AOK; if TLS aborts connections due to bad data, then it's a bad 
solution. Fair enough; use IPsec or TCP MD5.

>>> Coming back to the IRC server example an attacker can potentially 
>>> take over
>>> a channel if he manages to insert the right command into a 
>>> client-server or
>>> server-server stream.  For the both the source IP and destination 
>>> IP/port
>>> are known.  To slip a malicious line I simply send a string 
>>> terminating the
>>> previous line and add my line including line ending again.  Then it 
>>> doesn't
>>> really matter which part of the stream I hit.
>>
>> Right - the data attack is more critical anyway. BGP reacts badly to 
>> RSTs (removing routes); other systems just reconnect, so attacks there 
>> have **far** less impact.
> 
> Not true again.  NNTP is just as vulnerable to a connection abort.  Yes,
> it does reconnect (BGP does too) but it has to restart the feed again
> which involves a considerable amount of CPU and disk I/O churn.  On top
> of it NNTP servers run at large bandwidths with large windows.

That's a fine reason to fix NNTP, or to protect it with something more 
appropriate.

> IRC and Jabber servers are not that different.  A net-split when the
> connection between servers is severed is considered very unlucky and
> to be avoided.  It opens the window for all sorts of dirty tricks and
> channel takeovers that can happen during the split.  This is why script
> kiddies so far like the brute force bandwidth exhaustion DDoS attack
> against IRC so much.  Sure it reconnects after some time.  However the
> damage is done with the disconnect.  With Jabber a lot of presence
> information has to be exchanged again like with BGP.

If an app depends that much on a connection staying up, then SECURE the 
thing. All of your concerns point to bad deployment practices.

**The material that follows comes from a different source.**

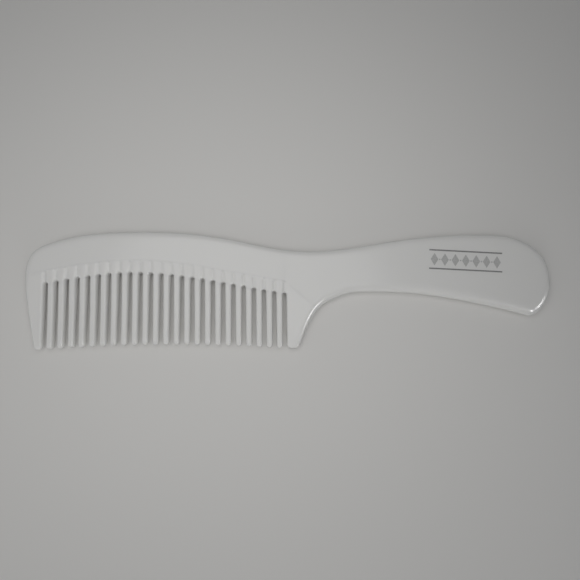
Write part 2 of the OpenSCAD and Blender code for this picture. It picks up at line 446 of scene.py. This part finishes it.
heel_arc = [p + w * WALL_REACH for p, w in arc_points(len(GAPS) - 1, 1)]
heel_row = line(heel_arc[-1], inner(AT_HEEL_CUT), 12)
loop = heel_row[:-1] + heel_cut[:0:-1] + last_bar[::-1][:-1] + heel_arc[:-1]
skin.patch("heel_tooth", loop, 0.9)

# ---- teeth ----

# Parts of the way down a tooth's shank, and angles round its tip
SHANK = [0, 0.03, 0.08, 0.15, 0.25, 0.36, 0.48, 0.6, 0.72, 0.83, 0.92, 1]
TIP_ANGLES = [14, 28, 42, 55, 67, 78]


def lofted(piece, rings, tip):
    """Skin over a tooth's rings, closed at its tip."""
    skin.grid(piece, rings)
    end = skin.point(*tip, 0)
    for a, b in zip(rings[-1], rings[-1][1:]):
        skin.face(piece, [a, b, end])


def section(left, right, reach_l, reach_r, h, shrink, across):
    """Half of a tooth's section between two edge points of one row."""
    mid = (left + right) / 2
    a, b = mid + (left - mid) * shrink, mid + (right - mid) * shrink
    way = (b - a) / np.linalg.norm(b - a)
    pl = [(a + way * d, z) for d, z in profile(reach_l * shrink, h[0])]
    pr = [(b - way * d, z) for d, z in profile(reach_r * shrink, h[-1])]
    top = [
        (pl[-1][0] + (pr[-1][0] - pl[-1][0]) * j / across, h[j])
        for j in range(1, across)
    ]
    return [skin.point(*p, z) for p, z in pl + top + pr[::-1]]


def tip_squash(a):
    """Thickness left at an angle round a tooth's tip."""
    return math.cos(math.radians(a)) ** 0.8


for k in range(len(TEETH)):
    left0 = np.array([GAPS[k] + GAP_R, gap_y(GAPS[k]) - GAP_R])
    right0 = np.array([GAPS[k + 1] - GAP_R, gap_y(GAPS[k + 1]) - GAP_R])
    middle = (left0[0] + right0[0]) / 2
    low = tip_y(middle) + TIP_ROUND
    rings = []
    for t, angle in [(t, 0) for t in SHANK] + [(1, a) for a in TIP_ANGLES]:
        lean = TAPER * t / 2
        drop = TIP_ROUND * math.sin(math.radians(angle))
        left = np.array([left0[0] + lean, left0[1] + (low - left0[1]) * t - drop])
        right = np.array([right0[0] - lean, right0[1] + (low - right0[1]) * t - drop])
        pts = line(left + (WALL_REACH, 0), right - (WALL_REACH, 0), ACROSS)
        heights = [half_at(*p) * tip_squash(angle) for p in pts]
        if t == 0:
            ring = [wall(left, np.array([1, 0]), heights[0])]
            ring += [[skin.top(p) for p in pts[1:-1]]]
            ring += [wall(right, np.array([-1, 0]), heights[-1])[::-1]]
            rings.append([v for part in ring for v in part])
        else:
            shrink = math.cos(math.radians(angle))
            rings.append(section(left, right, WALL_REACH, WALL_REACH, heights, shrink, ACROSS))
    lofted(TEETH[k], rings, (middle, low - TIP_ROUND))


def end_tooth(piece, i, side, s0, s1, row):
    """Guard or heel tooth, between a gap's wall and the outline from s0 to s1."""
    x, y0 = GAPS[i] + side * GAP_R, gap_y(GAPS[i]) - GAP_R
    low = tip_y(GAPS[i]) + TIP_ROUND
    across = len(row) - 1
    rings = []
    for t, angle in [(t, 0) for t in SHANK] + [(1, a) for a in TIP_ANGLES]:
        wall_at = np.array([x + side * TAPER / 2 * t, y0 + (low - y0) * t])
        out, n, reach = edge(s0 + (s1 - s0) * t)
        squash = tip_squash(angle)
        if angle == 0:
            way = np.array([side, 0])
            a = wall_at + way * WALL_REACH
            b = out + n * reach
            pts = line(a, b, across)
            heights = [half_at(*p) for p in pts]
            ring = wall(wall_at, way, heights[0])
            ring += [skin.point(*p, h) for p, h in zip(pts[1:-1], heights[1:-1])]
            ring += [skin.point(*(out + n * d), z) for d, z in profile(reach, heights[-1])][::-1]
        else:
            drop = np.array([0, -TIP_ROUND * math.sin(math.radians(angle))])
            base = line(wall_at + (side * WALL_REACH, 0), out + n * reach, across)
            heights = [half_at(*p) * squash for p in base]
            shrink = math.cos(math.radians(angle))
            ring = section(wall_at + drop, out + drop, WALL_REACH, reach, heights, shrink, across)
        rings.append(ring)
    tip = (wall_at + out) / 2 + (0, -TIP_ROUND)
    lofted(piece, rings, tip)


end_tooth("guard_tooth", 0, -1, guard_root, 0, guard_row)
end_tooth("heel_tooth", len(GAPS) - 1, 1, AT_HEEL_CUT, AT_END, heel_row)

# ---- pieces ----

points = np.array(skin.points)
count = len(points)
on_middle = np.abs(points[:, 2]) < 1e-6
mirror = np.where(on_middle, np.arange(count), np.arange(count) + count)
all_points = np.vstack([points, points * (1, 1, -1)])
placed = (all_points + (0, 0, HALF_T)) * MM


def both_halves(faces):
    """Faces of the upper half and their mirror images below."""
    return faces + [tuple(int(mirror[v]) for v in reversed(f)) for f in faces]


def cut_walls(faces):
    """Upright faces that close a piece along its cuts."""
    edges = {}
    for f in faces:
        for a, b in zip(f, f[1:] + f[:1]):
            edges[(a, b)] = True
    walls = []
    for a, b in edges:
        if (b, a) in edges or (on_middle[a] and on_middle[b]):
            continue
        quad = [b, a, int(mirror[a]), int(mirror[b])]
        walls.append(tuple(v for i, v in enumerate(quad) if v != quad[i - 1]))
    return walls


def make_mesh(name, faces):
    used = sorted({v for f in faces for v in f})
    where = {v: i for i, v in enumerate(used)}
    mesh = bpy.data.meshes.new(name)
    mesh.from_pydata([placed[v] for v in used], [], [[where[v] for v in f] for f in faces])
    mesh.polygons.foreach_set("use_smooth", [True] * len(faces))
    mesh.update()
    return mesh, used


# The whole skin's normals, so that shading runs on across the cuts
whole_faces = [f for piece in sorted(skin.faces) for f in both_halves(skin.faces[piece])]
whole, whole_used = make_mesh("whole", whole_faces)
normals = np.zeros((2 * count, 3))
flat = np.zeros(len(whole.vertices) * 3)
whole.vertex_normals.foreach_get("vector", flat)
normals[whole_used] = flat.reshape(-1, 3)
bpy.data.meshes.remove(whole)


# ---- materials ----

INK_ROUGHNESS = 0.55
PLASTIC_IOR = 1.49


def new_material(name):
    mat = bpy.data.materials.new(name)
    mat.use_nodes = True
    return mat, mat.node_tree.nodes, mat.node_tree.links, mat.node_tree.nodes["Principled BSDF"]


def add(nodes, kind, **inputs):
    node = nodes.new(kind)
    for key, value in inputs.items():
        node.inputs[key.replace("_", " ")].default_value = value
    return node


def map_range(nodes, links, source, lo, hi, to_lo, to_hi):
    node = nodes.new("ShaderNodeMapRange")
    for key, value in zip(("From Min", "From Max", "To Min", "To Max"), (lo, hi, to_lo, to_hi)):
        node.inputs[key].default_value = value
    links.new(source, node.inputs["Value"])
    return node.outputs["Result"]


def moulded_plastic():
    """Glossy white plastic with faint flow marks and orange peel."""
    mat, nodes, links, shader = new_material("moulded_plastic")
    coords = nodes.new("ShaderNodeTexCoord")
    here = coords.outputs["Object"]
    cloud = add(nodes, "ShaderNodeTexNoise", Scale=28.0, Detail=3.0, Roughness=0.55)
    links.new(here, cloud.inputs["Vector"])
    tint = nodes.new("ShaderNodeMix")
    tint.data_type = "RGBA"
    tint.inputs["A"].default_value = (0.785, 0.781, 0.765, 1)
    tint.inputs["B"].default_value = (0.805, 0.801, 0.787, 1)
    links.new(cloud.outputs["Fac"], tint.inputs["Factor"])
    links.new(tint.outputs["Result"], shader.inputs["Base Color"])
    haze = add(nodes, "ShaderNodeTexNoise", Scale=160.0, Detail=4.0, Roughness=0.6)
    links.new(here, haze.inputs["Vector"])
    links.new(
        map_range(nodes, links, haze.outputs["Fac"], 0.3, 0.7, 0.19, 0.24),
        shader.inputs["Roughness"],
    )
    # Flow marks of the moulding, and the fine orange peel of its skin
    flow = nodes.new("ShaderNodeMapping")
    flow.inputs["Scale"].default_value = (14, 60, 20)
    links.new(here, flow.inputs["Vector"])
    waves = add(nodes, "ShaderNodeTexNoise", Scale=1.0, Detail=2.0, Roughness=0.5)
    links.new(flow.outputs["Vector"], waves.inputs["Vector"])
    peel = add(nodes, "ShaderNodeTexNoise", Scale=900.0, Detail=2.0, Roughness=0.5)
    links.new(here, peel.inputs["Vector"])
    slow = nodes.new("ShaderNodeBump")
    slow.inputs["Strength"].default_value = 0.5
    slow.inputs["Distance"].default_value = 0.0001
    links.new(waves.outputs["Fac"], slow.inputs["Height"])
    fast = nodes.new("ShaderNodeBump")
    fast.inputs["Strength"].default_value = 0.5
    fast.inputs["Distance"].default_value = 0.00002
    links.new(peel.outputs["Fac"], fast.inputs["Height"])
    links.new(slow.outputs["Normal"], fast.inputs["Normal"])
    links.new(fast.outputs["Normal"], shader.inputs["Normal"])
    shader.inputs["IOR"].default_value = PLASTIC_IOR
    # White plastic lets some light through near its edges
    shader.inputs["Subsurface Weight"].default_value = 0.25
    shader.inputs["Subsurface Radius"].default_value = (1, 1, 0.9)
    shader.inputs["Subsurface Scale"].default_value = 0.0015
    return mat


def ink(name, colour, worn):
    """Printed ink with fine worn specks."""
    mat, nodes, links, shader = new_material(name)
    coords = nodes.new("ShaderNodeTexCoord")
    speck = add(nodes, "ShaderNodeTexNoise", Scale=2600.0, Detail=3.0, Roughness=0.65)
    links.new(coords.outputs["Object"], speck.inputs["Vector"])
    tint = nodes.new("ShaderNodeMix")
    tint.data_type = "RGBA"
    tint.inputs["A"].default_value = (*colour, 1)
    tint.inputs["B"].default_value = (*worn, 1)
    links.new(
        map_range(nodes, links, speck.outputs["Fac"], 0.42, 0.72, 0, 1),
        tint.inputs["Factor"],
    )
    links.new(tint.outputs["Result"], shader.inputs["Base Color"])
    shader.inputs["Roughness"].default_value = INK_ROUGHNESS
    return mat


plastic = moulded_plastic()
rule_ink = ink("rule_ink", (0.16, 0.16, 0.16), (0.29, 0.29, 0.285))
ornament_ink = ink("ornament_ink", (0.40, 0.40, 0.395), (0.56, 0.56, 0.55))


def finish_piece(name, mesh, material, node):
    """Puts a mesh in the scene in place of a CAD node."""
    obj = bpy.data.objects.new(name, mesh)
    bpy.context.scene.collection.objects.link(obj)
    mesh.materials.append(material)
    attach(obj, "root")
    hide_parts(node)


for node in sorted(skin.faces):
    faces = skin.faces[node]
    mesh, used = make_mesh("comb_" + node, both_halves(faces) + cut_walls(faces))
    mesh.normals_split_custom_set_from_vertices([tuple(n) for n in normals[used]])
    finish_piece("comb_" + node, mesh, plastic, node)

for node, material in (
    ("print_rule_upper", rule_ink),
    ("print_rule_lower", rule_ink),
    ("print_ornament", ornament_ink),
):
    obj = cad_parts[node]
    for slot in obj.material_slots:
        slot.material = material

# ---- floor, lights and camera ----


# A hair below the comb, so that the two faces don't fight
FLOOR_Z = -0.00005
FLOOR_SIZE = 3

floor_mat, _, _, floor_shader = new_material("floor")
floor_shader.inputs["Base Color"].default_value = (0.735, 0.725, 0.706, 1)
floor_shader.inputs["Roughness"].default_value = 0.75
bpy.ops.mesh.primitive_plane_add(size=FLOOR_SIZE, location=(0, 0, FLOOR_Z))
floor = bpy.context.object
floor.name = "floor"
floor.data.materials.append(floor_mat)


def area_light(name, at, to, size, power, colour):
    """A round soft light, aimed at a point. The camera doesn't see it."""
    data = bpy.data.lights.new(name, "AREA")
    data.shape = "DISK"
    data.size = size
    data.energy = power
    data.color = colour
    obj = bpy.data.objects.new(name, data)
    bpy.context.scene.collection.objects.link(obj)
    obj.visible_camera = False
    obj.location = at
    obj.rotation_euler = (Vector(to) - Vector(at)).to_track_quat("-Z", "Y").to_euler()
    return obj


WARM_WHITE = (1, 0.995, 0.98)
area_light("soft_above", (-0.026, 0.012, 0.165), (-0.026, 0.012, 0), 0.2, 0.115, WARM_WHITE)
area_light("soft_left", (-0.30, -0.12, 0.18), (-0.05, 0, 0), 0.22, 0.11, WARM_WHITE)
area_light("soft_front", (0.03, -0.34, 0.07), (0.03, 0, 0), 0.2, 0.15, WARM_WHITE)
area_light("soft_right", (0.40, -0.06, 0.08), (0.10, 0, 0), 0.16, 0.035, WARM_WHITE)
# Two lights only for the highlights at the heel and at the handle's end
for glint in (
    area_light("glint_right", (0.33, -0.235, 0.30), (0.02, -0.01, 0), 0.075, 0.75, (1, 1, 1)),
    area_light("glint_end", (0.474, -0.107, 0.23), (0.09, 0, 0), 0.09, 0.5, (1, 1, 1)),
):
    glint.visible_diffuse = False

world = bpy.data.worlds.new("studio")
bpy.context.scene.world = world
world.use_nodes = True
background = world.node_tree.nodes["Background"]
background.inputs["Color"].default_value = (0.95, 0.97, 1, 1)
background.inputs["Strength"].default_value = 0.14
bpy.context.scene.view_settings.view_transform = "Standard"
bpy.context.scene.view_settings.gamma = 1.15

camera_data = bpy.data.cameras.new("camera")
camera_data.lens = 26.78
camera_data.clip_start = 0.005
camera = bpy.data.objects.new("camera", camera_data)
bpy.context.scene.collection.objects.link(camera)
CAMERA_AT = Vector((-8.7, -16.2, 168.5)) * MM
CAMERA_TO = Vector((-1.6, -0.3, 2.7)) * MM
CAMERA_UP = Vector((0.0087, 0.9954, 0.0958))
back = (CAMERA_AT - CAMERA_TO).normalized()
right = CAMERA_UP.cross(back).normalized()
up = back.cross(right)
matrix = camera.matrix_world.copy()
for row in range(3):
    matrix[row] = (right[row], up[row], back[row], CAMERA_AT[row])
camera.matrix_world = matrix
bpy.context.scene.camera = camera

>>>>     - if source IP addresses are not known, the mitigations are not
>>>>     needed
>>>
>>> For almost all examples above both endpoint plus at least one port
>>> number are known.
>>
>> The lack of the other port number renders SYN and RST attacks much 
>> less likely, and detecting large numbers of such messages would be a 
>> sufficient signal that something is amiss.
> 

[insert magic detection and response system -->snort<--]

Done.

>>>>     - the mitigations may increase the time needed to respond to
>>>>     a legitimate RST, incurring extra RTTs or retransmissions
>>>>     vs. an unmodified system
>>>
>>> Which isn't a terrible price to pay.  As far as my understanding
>>> goes TCP is concerned with reliable transport of data, not absolutely
>>> reliable abortions of the same through RSTs and SYNs.  They do play
>>> an important role in the functioning of the overall system but they
>>> are not sensitive to a delay of a couple of milliseconds.
>>
>> RTTs these days can be upwards of a second or more, esp. when 
>> involving satellite Internet connections, or over some data modems.
> 
> What is lost with a delayed RST vs. a prematurely aborted connection?

Large delays of RSTs can increase the time until new connections can be 
established, e.g., if port pairs are reused (sending a RST does not 
require that either side end up in a TIME_WAIT -- unfortunately).

It's also the additional packets exchanged and the complexity of the 
system that are the issue - notably when an attack is NOT occurring.

>>>>     - the mitigations are not a substitute for network or
>>>>     transport authentication, either of which obviate the need
>>>>     for the mitigations (yes, this is noted in the security
>>>>     considerations, but it's buried w.r.t. applicability)
>>>
>>> There are some problems with transport authentication.  IPSec does
>>> authentication validation before the segment is checked by the TCP
>>> layer. 
>>
>> There's nothing wrong with that; that's its intent.
>>
>>> TCP-MD5 can do better by doing all incoming segment checks
>>> (seq#, ack#, window, timestamps) before doing the MD5 computation.
>>
>> It shouldn't; it should check the validity before checking the 
>> contents.  You're suggesting that packets with bad SPIs be checked 
>> against a particular connection's detailed parameters? Why? If the SPI 
>> is correct, it's a sufficient indication to invest in packet 
>> authentication, since it's as likely to have come from an on-path 
>> attack, in which case any TCP info might be in-spec (even if spoofed) 
>> anyway.
>  >
>>> Nonetheless both can be used for exquisite CPU exhaustion attacks.
>>
>> That presumes software-based crypto. Further, they're not that 
>> exquisite or necessarily CPU-intensive - using IPsec, e.g., requires 
>> guessing the SPI. Tossing packets with invalid SPIs doesn't cost as 
>> much as full validation.
> 
> You're right.  SPI adds 16 bits of entropy before any crypto checks
> are done.  And yes, software crypto is presumed.  As are satellite
> connections and some data modems.

SPIs are 32 bits.

>>> The better my filter is in the TCP-MD5 case, the less exposure a
>>> system has.  Hence I argue that tcp-secure is actually helps TCP-MD5.
>>
>> TCP MD5 is somewhat deprecated (not officially, granted); its 
>> replacement is under development in this WG. One of the key rules of 
>> the replacement is to check the packet's authenticity before doing any 
>> TCP processing.
> 
> Unless some SPI equivalent is included it makes a good attack vector.

The equivalent is source port randomization.

> And how long will it take until all major vendors support it in their
> production ready and stable operating systems?

Port randomization is a lot easier to implement and is already deployed 
(in FreeBSD and Linux, e.g.); see appendix A of 
draft-ietf-tsvwg-port-randomization-01.txt.